There is a class of cases holding that such knowledge *76may be presumed from such promise, unless it appears upon the trial wherein it is sought to charge such promisor, that the holder had in fact been guilty of laches prior to the time of making such promise. Tebbetts v. Dowd, 23 Wend. 379, and Freeman’s notes thereon, 8 Am. Dec. 804; Loose v. Loose, 36 Pa. St. 538; Moyer's Appeal, 87 Pa. St. 129; 3 Rand. Com. Paper, § 1379, and cases there cited; 2 Daniel, Neg. Inst. § 11.56, and cases there cited. This is manifestly upon the theory that such prior existence of laches rebuts such presumption of knowledge, since it is not likely that such drawer or indorser would, with knowledge that he had been discharged by the holder’s laches, thereafter voluntarily renew his liability by making a new promise. In this case we are inclined to think the judgment may be sustained, upon the evidence in the record, even upon this theory. The letter written by the plaintiff to the defendant two days after having 'seen Davidson was not put in evidence; and no attempt was made to prove, or offer to prove, its contents. The plaintiff did not have his talk with the defendant until some two months thereafter. There is no pretense that the plaintiff or his witness presented the order to Darwin until some time after the plaintiff claims to have received a letter from the defendant directing him to send the order to Darwin for payment. There is no evidence, or offer to prove, that the defendant was ever informed as to what Darwin said when the order was presented to him. Certainly the laches of the plaintiff sufficiently appeared from the evidence in the case.
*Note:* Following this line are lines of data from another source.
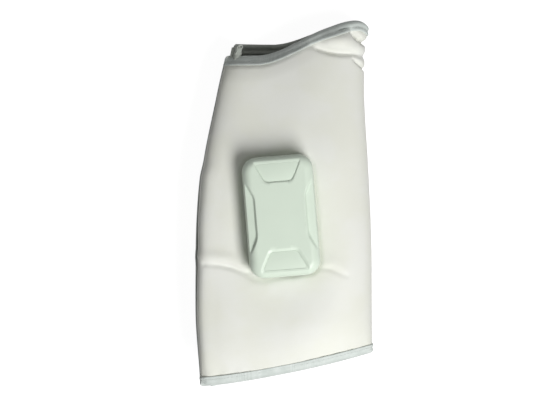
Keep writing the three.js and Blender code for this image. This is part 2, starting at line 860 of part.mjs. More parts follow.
function hose(path, radius) {
  const outline = new THREE.Shape(roundedPoints(radius, radius, radius - fit / 10, 2));
  const curve = new THREE.CatmullRomCurve3(path.map(([x, y, z]) => new THREE.Vector3(x, y, z)));
  const steps = Math.round(curve.getLength() / (2 * radius));
  const settings = { steps, extrudePath: curve, bevelEnabled: false };
  const tube = new THREE.ExtrudeGeometry(outline, settings);
  tube.deleteAttribute("normal");
  tube.deleteAttribute("uv");
  return facingOut(mergeVertices(tube, 1e-3));
}

// From the tee's side down beside the pump, along the wall and up to the ankle valve
function ankleHose() {
  const beside = -podHalfWidth + shellWall + 2 * hoseRadius;
  const low = floorTop + hoseRadius + fit;
  const teeMiddle = (teeStart + teeEnd) / 2;
  const teeSide = pumpPlace - teeSize / 2 - fit;
  const turn = 2 * hoseRadius;
  return hose(
    [
      [teeSide, teeMiddle, pumpAxis],
      [beside + turn, teeMiddle, pumpAxis - fit],
      [beside, teeMiddle + turn, pumpAxis - turn - fit],
      [beside, headStart + turn, low + fit],
      [beside, 0, low],
      [beside, motorEnd - turn, low],
      [beside + turn, motorEnd + 2 * turn, low + fit],
      [valvePlace, valveNear - turn, valveFoot + coilRadius - fit],
      [valvePlace, valveNear - fit, valveFoot + coilRadius],
    ],
    hoseRadius,
  );
}

function calfHose() {
  const long = valveNear - fit + teeStart - fit;
  const tube = new THREE.CylinderGeometry(calfHoseRadius, calfHoseRadius, long, smallSides);
  return tube.translate(pumpPlace, teeStart - fit - long / 2, valveFoot + coilRadius + fit);
}

const plateTop = -podGap - coverWall - layerGap;
const plateFoot = plateTop - plateWall;
const nippleFoot = plateFoot - nippleReach;

function nipple(sign) {
  const profile = [
    [boreRadius, nippleFoot],
    [nippleRadius - fit, nippleFoot],
    [nippleRadius, nippleFoot + nippleReach],
    [nippleRadius, floorTop],
    [nippleFlangeRadius, floorTop],
    [nippleFlangeRadius, floorTop + nippleFlangeWall],
    [boreRadius, floorTop + nippleFlangeWall],
    [boreRadius, nippleFoot],
  ];
  return turnedAlongY(profile, 0, 0)
    .rotateX(Math.PI / 2)
    .translate(valvePlace, sign * nipplePlace, 0);
}

function backingPlate() {
  const plate = slab(roundedPoints(plateHalfWidth, plateHalfLength, plateCorner), plateFoot, plateTop);
  const holes = [];
  for (const [x, y] of screwPlaces) {
    holes.push(rod(screwRadius + fit, plateFoot - overrun, plateTop + overrun, x, y));
    holes.push(rod(screwHeadRadius + fit, plateFoot - overrun, plateFoot + screwHeadWall + 2 * fit, x, y));
  }
  for (const sign of [1, -1]) {
    const y = sign * nipplePlace;
    holes.push(rod(nippleRadius + fit, plateFoot - overrun, plateTop + overrun, valvePlace, y));
  }
  return cut(plate, ...holes);
}

function clampScrew(x, y) {
  const headTop = plateFoot + screwHeadWall + fit;
  const shaft = rod(screwRadius, headTop - fit, screwBite, x, y, smallSides);
  return join(rod(screwHeadRadius, plateFoot + fit, headTop, x, y), shaft);
}

// Holes through the fabric and pockets in the bladders, placed with the pod

const podPlace = new THREE.Matrix4()
  .makeRotationZ(podTurn)
  .setPosition(0, 0, seatHeight + podGap);

function fabricHoles() {
  const hole = (radius, x, y) => rod(radius + 2 * fit, -3 * overrun, overrun, x, y, smallSides);
  const holes = screwPlaces.map(([x, y]) => hole(screwRadius, x, y));
  holes.push(hole(nippleRadius, valvePlace, nipplePlace));
  holes.push(hole(nippleRadius, valvePlace, -nipplePlace));
  return holes.map((tool) => tool.applyMatrix4(podPlace));
}

function bladderPockets() {
  const outline = roundedPoints(plateHalfWidth + fit, plateHalfLength + fit, plateCorner + fit);
  const pocket = slab(outline, plateFoot - fit, plateTop + overrun);
  const well = (y) => rod(nippleRadius + fit, nippleFoot - fit, plateTop, valvePlace, y, smallSides);
  return [pocket, well(nipplePlace), well(-nipplePlace)].map((tool) => tool.applyMatrix4(podPlace));
}

// Materials

function material(color, roughness, metalness = 0) {
  return new THREE.MeshStandardMaterial({ color, roughness, metalness });
}

const fabric = material(0xdcded5, 0.6);
const liningFabric = material(0xa9b0a6, 0.8);
const tapeFabric = material(0x8f9a90, 0.7);
const bladderFilm = material(0xc9ccc4, 0.4);
const hookNylon = material(0xd5d6d0, 0.9);
const mintPlastic = material(0xcfdfcb, 0.35);
const rubber = material(0x6d756c, 0.8);
const boardGreen = material(0x2f6b45, 0.5);
const blackPlastic = material(0x2b2d2c, 0.5);
const steel = material(0xb9bcbe, 0.3, 1);
const silver = material(0xc9cacc, 0.35, 0.9);
const whitePlastic = material(0xe6e7e2, 0.5);
const silicone = material(0xe9ebe6, 0.6);
const cellWrap = material(0x4d7fae, 0.4);

// Assembly

const object = new THREE.Group();
const podGroup = new THREE.Group();
podGroup.applyMatrix4(podPlace);
object.add(podGroup);

function add(group, name, geometry, finish) {
  const mesh = new THREE.Mesh(geometry, finish);
  mesh.name = name;
  group.add(mesh);
}

function rowSpan(half, part) {
  const last = half.rows.length - 3;
  return part === "calf" ? [2, half.weldRow] : [half.weldRow + 1, last];
}

add(object, "front_cover", cut(cover(front), ...fabricHoles()), fabric);
add(object, "front_lining", lining(front), liningFabric);
add(object, "back_cover", cover(back), fabric);
add(object, "back_lining", lining(back), liningFabric);
for (const part of ["calf", "ankle"]) {
  const frontBladder = cut(bladder(front, rowSpan(front, part)), ...bladderPockets());
  add(object, "front_" + part + "_bladder", frontBladder, bladderFilm);
  add(object, "back_" + part + "_bladder", bladder(back, rowSpan(back, part)), bladderFilm);
}
for (const [name, half] of Object.entries({ front, back })) {
  add(object, name + "_hem_binding", endTape(half, 0, 1), tapeFabric);
  add(object, name + "_mouth_binding", endTape(half, -1, -2), tapeFabric);
  add(object, name + "_side_binding", sideTape(half), tapeFabric);
}
add(object, "hook_strip", hookStrip(), hookNylon);
add(object, "loop_strip", loopStrip(), hookNylon);

add(podGroup, "pod_front_shell", podFrontShell(), mintPlastic);
add(podGroup, "pod_back_shell", podBackShell(), mintPlastic);
add(podGroup, "pod_gasket", podGasket(), rubber);
add(podGroup, "power_key", key(1), mintPlastic);
add(podGroup, "mode_key", key(-1), mintPlastic);
add(podGroup, "circuit_board", circuitBoard(), boardGreen);
add(podGroup, "power_switch", keySwitch(1), blackPlastic);
add(podGroup, "mode_switch", keySwitch(-1), blackPlastic);
add(podGroup, "charge_socket", chargeSocket(), steel);
add(podGroup, "battery_cell", batteryCell(), cellWrap);
add(podGroup, "pump_motor", pumpMotor(), silver);
add(podGroup, "pump_head", pumpHead(), whitePlastic);
add(podGroup, "tee_fitting", teeFitting(), whitePlastic);
add(podGroup, "ankle_hose", ankleHose(), silicone);
add(podGroup, "calf_hose", calfHose(), silicone);
add(podGroup, "ankle_valve", valve(1), blackPlastic);
add(podGroup, "calf_valve", valve(-1), blackPlastic);
add(podGroup, "ankle_nipple", nipple(1), whitePlastic);
add(podGroup, "calf_nipple", nipple(-1), whitePlastic);
add(podGroup, "backing_plate", backingPlate(), whitePlastic);
screwPlaces.forEach(([x, y], i) => {
  add(podGroup, "clamp_screw_" + (i + 1), clampScrew(x, y), steel);
});

// The origin is on the floor, under the middle of the whole object
const bounds = new THREE.Box3().setFromObject(object);
const middle = bounds.getCenter(new THREE.Vector3());
object.position.set(-middle.x, -middle.y, -bounds.min.z);
const shift = object.position.toArray().map((value) => value.toFixed(3));
console.log("moved to the origin by", ...shift);

export default object;
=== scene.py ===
# %% [markdown]
# This script dresses an air compression leg massager: a padded wrap for the lower leg, lying on its back,
# with a mint control pod on its front. The imported CAD model gives the sizes, the hidden works and the
# joints. Blender adds what cloth and moulded plastic need: soft edges, creases, tape, stitches and surface
# detail. The frame is loaded first, because the dressed wrap has to fill the same space.

import math

import bmesh
import bpy
import numpy as np
from mathutils import Matrix, Vector


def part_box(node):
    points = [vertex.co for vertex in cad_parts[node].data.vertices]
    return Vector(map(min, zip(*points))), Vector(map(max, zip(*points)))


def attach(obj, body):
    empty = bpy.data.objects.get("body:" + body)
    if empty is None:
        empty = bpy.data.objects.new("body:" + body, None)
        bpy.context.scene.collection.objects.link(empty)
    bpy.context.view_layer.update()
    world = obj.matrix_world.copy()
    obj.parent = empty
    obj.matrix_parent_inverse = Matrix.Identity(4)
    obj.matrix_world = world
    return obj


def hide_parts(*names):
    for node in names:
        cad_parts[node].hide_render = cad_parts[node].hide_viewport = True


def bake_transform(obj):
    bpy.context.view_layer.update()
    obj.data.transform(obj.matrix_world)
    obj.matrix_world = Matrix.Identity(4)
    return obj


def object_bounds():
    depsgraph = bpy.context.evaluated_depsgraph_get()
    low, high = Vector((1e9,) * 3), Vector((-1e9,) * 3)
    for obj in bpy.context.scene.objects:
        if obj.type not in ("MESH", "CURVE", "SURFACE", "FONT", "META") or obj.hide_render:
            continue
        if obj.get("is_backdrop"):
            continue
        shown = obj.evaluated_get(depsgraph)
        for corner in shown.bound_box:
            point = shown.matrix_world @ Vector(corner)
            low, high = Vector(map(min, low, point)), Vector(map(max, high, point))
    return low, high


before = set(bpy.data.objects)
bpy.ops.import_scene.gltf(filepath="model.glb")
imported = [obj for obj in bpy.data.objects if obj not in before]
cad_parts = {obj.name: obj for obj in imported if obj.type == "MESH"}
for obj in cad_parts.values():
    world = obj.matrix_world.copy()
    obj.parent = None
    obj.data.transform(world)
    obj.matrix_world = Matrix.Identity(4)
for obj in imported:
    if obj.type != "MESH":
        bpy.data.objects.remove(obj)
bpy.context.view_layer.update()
pod_low, pod_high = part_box("pod_back_shell")
MM = 0.001
POD_MIDDLE = Vector(((pod_low.x + pod_high.x) / 2, (pod_low.y + pod_high.y) / 2, pod_low.z))

# %% [markdown]
# Every place on the wrap is measured in millimetres from the middle of the pod, and every place seen in
# the photograph is turned into the same millimetres. The camera looks straight down, so one scale does
# for the whole picture. Three small curves shape almost everything: smooth is the ramp that cloth follows
# from one level to another, soft_least joins two surfaces with a round, and bell is a rounded ridge.

# %% Places and ramps
MM_PER_PIXEL = 0.93
POD_PIXEL = (281, 216)


def smooth(value, low, high):
    t = np.clip((value - low) / (high - low), 0, 1)
    return t * t * (3 - 2 * t)


def soft_least(a, b, blend):
    mix = np.clip(0.5 + 0.5 * (b - a) / blend, 0, 1)
    return b + (a - b) * mix - blend * mix * (1 - mix)


def bell(away, width):
    return np.exp(-((away / width) ** 2))


def photo_place(across, down):
    return np.array([(across - POD_PIXEL[0]) * MM_PER_PIXEL, (POD_PIXEL[1] - down) * MM_PER_PIXEL])


def to_row(points):
    """Millimetres from the pod's middle to metres in the row frame; heights are already from the floor."""
    return points * MM + np.array([POD_MIDDLE.x, POD_MIDDLE.y, 0])


print("the wrap's left corner is", photo_place(201, 386).round(1), "mm from the pod's middle")

# %% [markdown]
# The wrap is a flattened tube that gets narrower towards the ankle. Its section is a superellipse, which
# is fuller at its sides than an ellipse, as a folded padded sheet is. How far it reaches to the lap and
# to the fold, and how high it stands, is given at six even steps, and a smooth curve runs through them.
# One formula for the whole surface is better here than sculpting, because the cover, the lining, the
# tape and the stitches all have to lie on each other exactly.

# %% The section of the wrap
REACH_DOWN, REACH_UP = 157, 181
HALF_WIDTH = 85
HEIGHT = 72
REST_FLAT = 0.5
NEAR_LONG = 305  # about how long the wrap is, to turn a share of it into millimetres
LAP_REACH_SHARES = (0.855, 0.884, 0.903, 0.843, 0.688, 0.53)
FOLD_REACH_SHARES = (1, 0.994, 0.988, 0.954, 0.912, 0.929)
HEIGHT_SHARES = (0.97, 1, 1, 0.97, 0.86, 0.72)
SECTION_POWER = 0.8
LAP_POWER, LAP_POWER_UP = 0.27, 0.36  # the shoulder over the lap is squarer, most of all at the wide end
WIDE_END_RISE, WIDE_END_POWER = 31, 1.4
PEAK_PLACE, PEAK_CURL = 70, 13  # where the narrow end peaks, and how far it falls again to the fold
HOLLOW_PLACE, HOLLOW_DEEP, HOLLOW_WIDE = 50, 1.3, 15


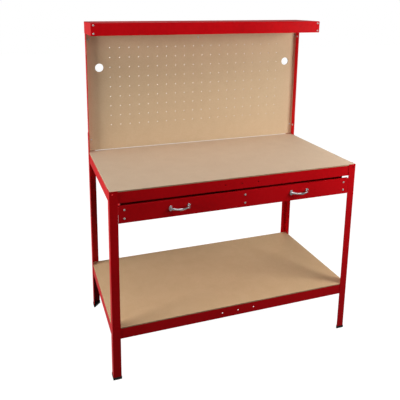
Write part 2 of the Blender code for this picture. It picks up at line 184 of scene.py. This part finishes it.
def red_paint():
    """Powder coat: orange peel, grit specks and thin edges."""
    s = Shader("red_powder_coat", specular=0.14)
    broad = s.noise(4.0, 3.0, 0.55)
    cloud = s.noise(60.0, 4.0, 0.6)
    tone = s.total((broad, 0.6), (cloud, 0.4))
    colour = s.ramp(tone, (0.30, srgb(184, 8, 16)), (0.50, srgb(199, 9, 18)),
                    (0.72, srgb(209, 14, 24)))
    # a few pale specks where grit sat in the powder
    specks = s.span(s.cells(210.0), 0.045, 0.015)
    specks = s.math("MULTIPLY", specks, s.span(s.noise(35.0), 0.58, 0.66))
    colour = s.mix(s.math("MULTIPLY", specks, 0.12), colour, srgb(218, 60, 60))
    # the coat pulls thin on the sheet's edges and folds
    normal, edge = s.rounded(0.0011)
    thin = s.math("MULTIPLY", edge, s.span(s.noise(140.0, 4.0), 0.42, 0.68, 0.05, 0.40))
    colour = s.mix(thin, colour, srgb(228, 52, 50))
    rough = s.span(s.total((s.noise(9.0, 4.0), 0.5), (cloud, 0.5)), 0.3, 0.7, 0.30, 0.46)
    orange_peel = s.total((s.noise(520.0, 2.0), 1.0), (s.noise(1400.0, 1.0), 0.4))
    return s.finish(colour, rough, orange_peel, 0.00010, 0.55, normal)


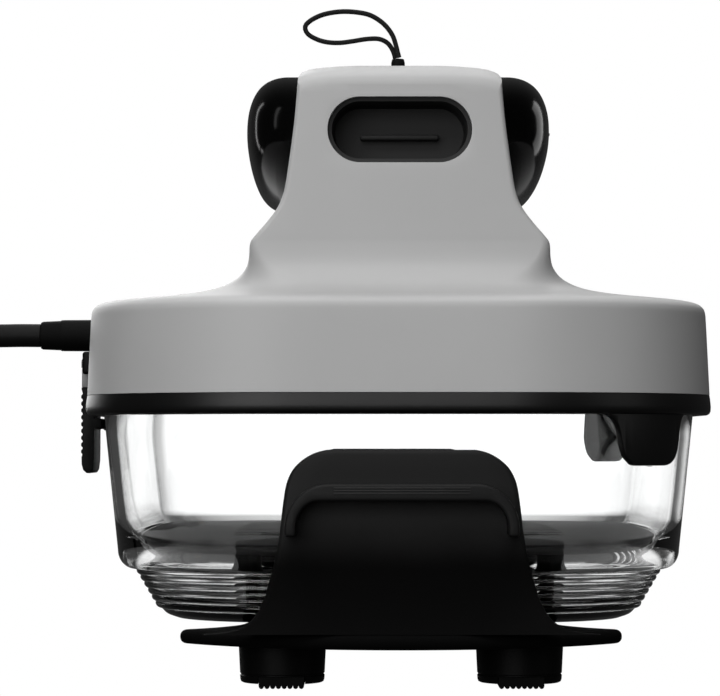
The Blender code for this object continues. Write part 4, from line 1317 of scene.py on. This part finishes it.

It follows that the mere offer to prove that the defendant promised to pay, without proving or offering to prove that such promise was made with knowledge of the facts constituting such laches, was properly rejected; and hence, upon the evidence in the record, the verdict was properly di-.. rected in favor of the defendant. f

By the Court.— The judgment of the circuit court is affirmed.